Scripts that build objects
-- START --

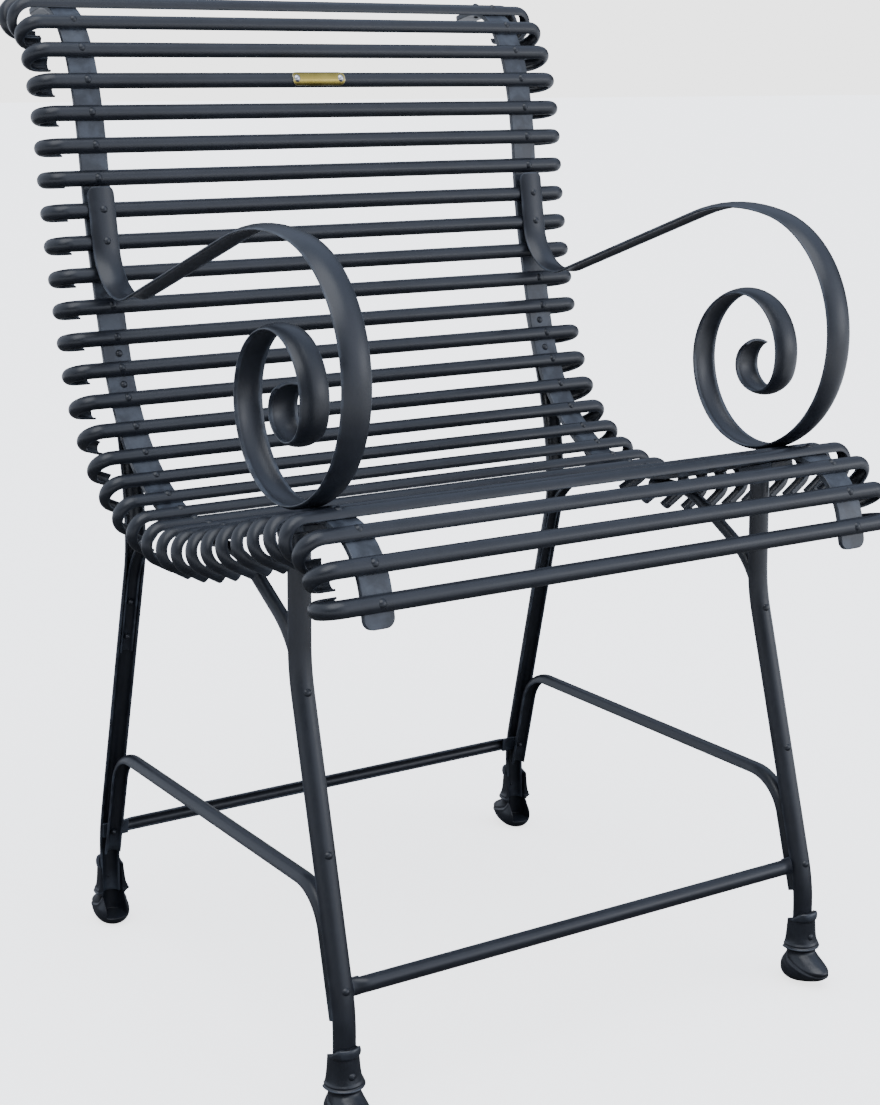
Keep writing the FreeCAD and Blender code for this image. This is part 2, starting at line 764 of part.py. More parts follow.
def slat_body(label, with_plate):
    """Half-round slat with a curl at each end and its rivet holes."""
    body = new_body(label)
    curl = size("curl_inner_radius")
    half = size("slat_length") / 2 - curl - slat_height
    tip = half - size("curl_return")
    spine = new_sketch(body, "course", "XZ_Plane")
    spine.addGeometry(Part.LineSegment(Vector(-tip, -2 * curl, 0), Vector(-half, -2 * curl, 0)), False)
    spine.addGeometry(arc_about(-half, -curl, curl, 90, 270), False)
    spine.addGeometry(Part.LineSegment(Vector(-half, 0, 0), Vector(half, 0, 0)), False)
    spine.addGeometry(arc_about(half, -curl, curl, -90, 90), False)
    spine.addGeometry(Part.LineSegment(Vector(half, -2 * curl, 0), Vector(tip, -2 * curl, 0)), False)
    turned = Rotation(Vector(0, 1, 0), Vector(0, 0, -1), Vector(-1, 0, 0))
    section = new_sketch(body, "section", "XY_Plane", Placement(Vector(-tip, 0, -2 * curl), turned))
    half_round(section, "slat_width", "slat_wall")
    sweep(body, section, spine)
    drilled = new_sketch(body, "rivet_holes", "XY_Plane")
    for side in SIDES.values():
        circle = Part.Circle(Vector(side * rib_middle, 0, 0), Vector(0, 0, 1), rivet_hole_radius)
        drilled.addGeometry(circle, False)
    if with_plate:
        for side in SIDES.values():
            spot = Vector(side * size("plate_screw_spacing") / 2, 0, 0)
            drilled.addGeometry(Part.Circle(spot, Vector(0, 0, 1), small_hole_radius), False)
    pocket(body, drilled, slat_height + CUT_MARGIN, reverse=True)
    return body


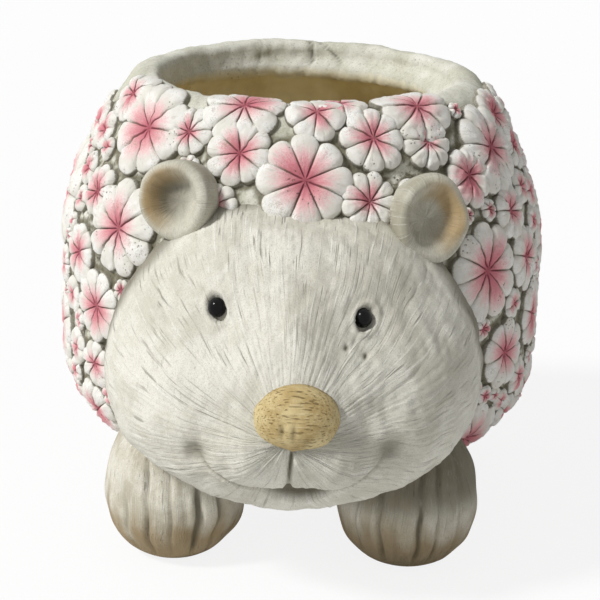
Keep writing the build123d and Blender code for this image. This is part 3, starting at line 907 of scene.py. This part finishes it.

-- END --

Given request ▸
Copy out the material word for word and line for line.

Right answer ▸
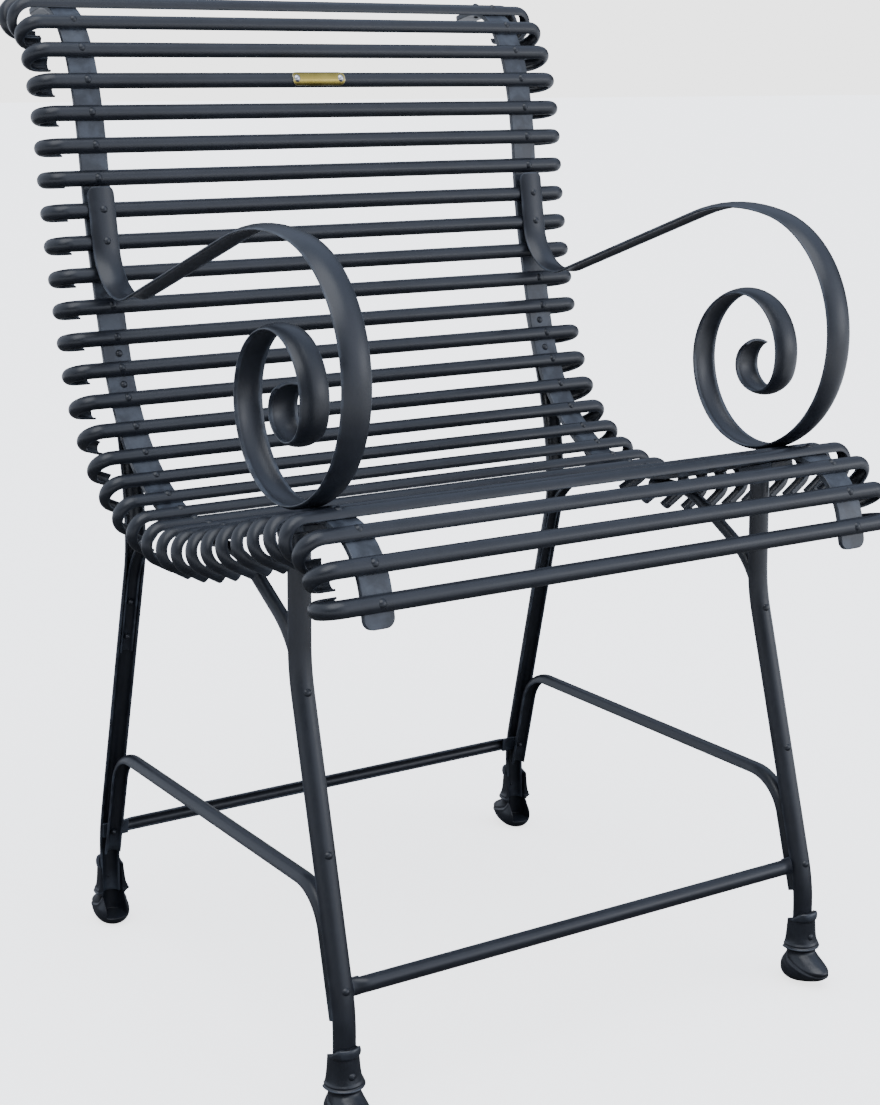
Keep writing the FreeCAD and Blender code for this image. This is part 2, starting at line 764 of part.py. More parts follow.
def slat_body(label, with_plate):
    """Half-round slat with a curl at each end and its rivet holes."""
    body = new_body(label)
    curl = size("curl_inner_radius")
    half = size("slat_length") / 2 - curl - slat_height
    tip = half - size("curl_return")
    spine = new_sketch(body, "course", "XZ_Plane")
    spine.addGeometry(Part.LineSegment(Vector(-tip, -2 * curl, 0), Vector(-half, -2 * curl, 0)), False)
    spine.addGeometry(arc_about(-half, -curl, curl, 90, 270), False)
    spine.addGeometry(Part.LineSegment(Vector(-half, 0, 0), Vector(half, 0, 0)), False)
    spine.addGeometry(arc_about(half, -curl, curl, -90, 90), False)
    spine.addGeometry(Part.LineSegment(Vector(half, -2 * curl, 0), Vector(tip, -2 * curl, 0)), False)
    turned = Rotation(Vector(0, 1, 0), Vector(0, 0, -1), Vector(-1, 0, 0))
    section = new_sketch(body, "section", "XY_Plane", Placement(Vector(-tip, 0, -2 * curl), turned))
    half_round(section, "slat_width", "slat_wall")
    sweep(body, section, spine)
    drilled = new_sketch(body, "rivet_holes", "XY_Plane")
    for side in SIDES.values():
        circle = Part.Circle(Vector(side * rib_middle, 0, 0), Vector(0, 0, 1), rivet_hole_radius)
        drilled.addGeometry(circle, False)
    if with_plate:
        for side in SIDES.values():
            spot = Vector(side * size("plate_screw_spacing") / 2, 0, 0)
            drilled.addGeometry(Part.Circle(spot, Vector(0, 0, 1), small_hole_radius), False)
    pocket(body, drilled, slat_height + CUT_MARGIN, reverse=True)
    return body


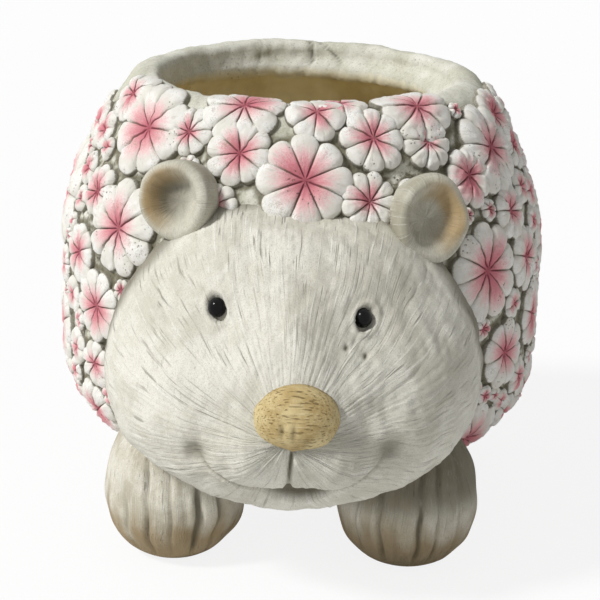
Keep writing the build123d and Blender code for this image. This is part 3, starting at line 907 of scene.py. This part finishes it.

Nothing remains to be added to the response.